Disclosure: No position EPA, COP

This article has 4 comments:

  •  
    May 18 09:47 AM
    Q1 was not miserable. There was mark to market "losses" on hedges. Better check with your accountant on tax rate. Your income has to be real low including capital gain.
    Reply
  •  
    May 19 01:52 AM
    Frighteningly superficial analysis. Based on a P/E that includes a huge one-time accounting writedown on hedging. Good to have stock released into the market from weak hands.
    Reply
  •  
    May 19 09:07 PM
    Maybe the author was joking about the taxes? You would have to make less than 33,000 I think in 08 to pay no long term cap gains. I don't know if I could be enduced to take a stock buy or sell from someone who doesn't make any money at it.

    I agree with sliman. Q1 wasn't miserable. I don't know what "rather miserable" means. Maybe the author was referring to another stock? If you think its a great company then why sell?
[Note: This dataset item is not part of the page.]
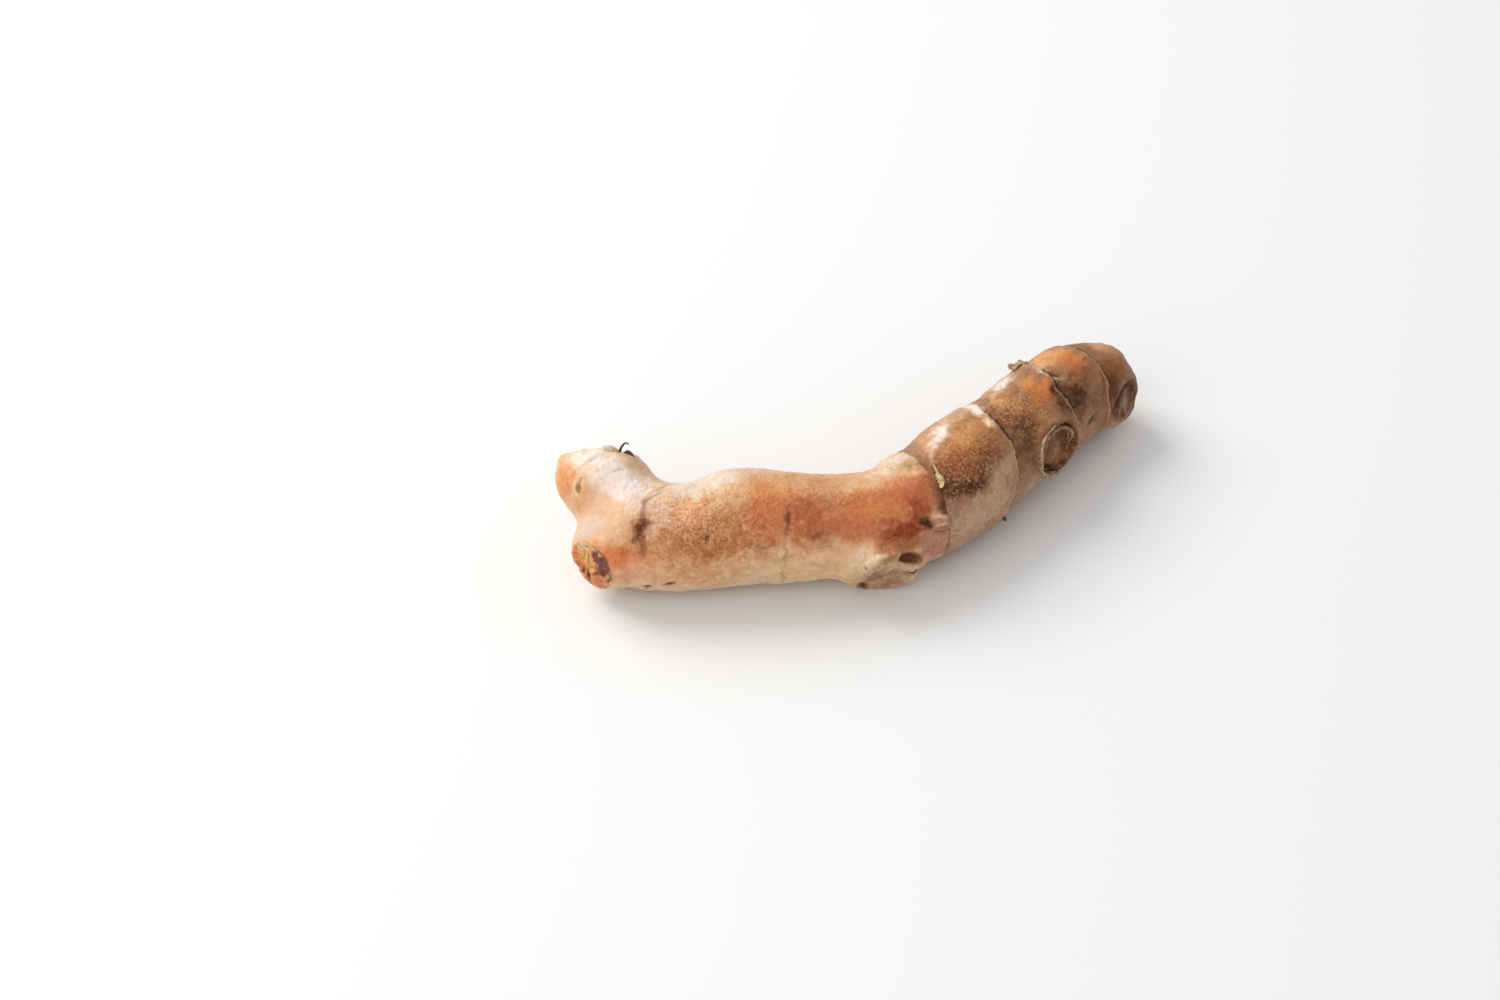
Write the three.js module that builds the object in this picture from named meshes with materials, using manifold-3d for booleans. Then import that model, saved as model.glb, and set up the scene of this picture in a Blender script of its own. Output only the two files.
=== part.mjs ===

We all learned in Beginning Investors you shouldn't sell just because something has run up a lot. What goes up doesn't always come down. Sometimes it keeps going up.
    Reply
  •  
    One other thing that you better learn quickly is not to get too greedy and lock in your gains once the risk outweighs the potential reward.

    I realize that the "miserable" Q1 performance is expected to be short term. Whatever the excuse, whether paper loss or operational, the company still didn't post the numbers as expected. There is a large downside risk, if they miss again for whatever reason. And as gas and oil prices continue to skyrocket, consumers in North America are cutting back. I am convinced that EnCana businesses will not be able to grow as fast as expected.

    Thus, this was the right time for me to lock in the gains.

    Regarding taxes, the break is for incomes under $65,100, for joint filers. Because of our particular situation, I anticipate that almost all of our income this year will come from capital gains and my intention is to take gains only up to this limit.

    Hope this clarifies things.

    P.S. I enjoy writing about my personal stock selections. My goal is to produce readable and interesting pieces. However, I do not do complete brain dumps or full stock analysis and have no interest in inducing anyone to buy or sell stocks.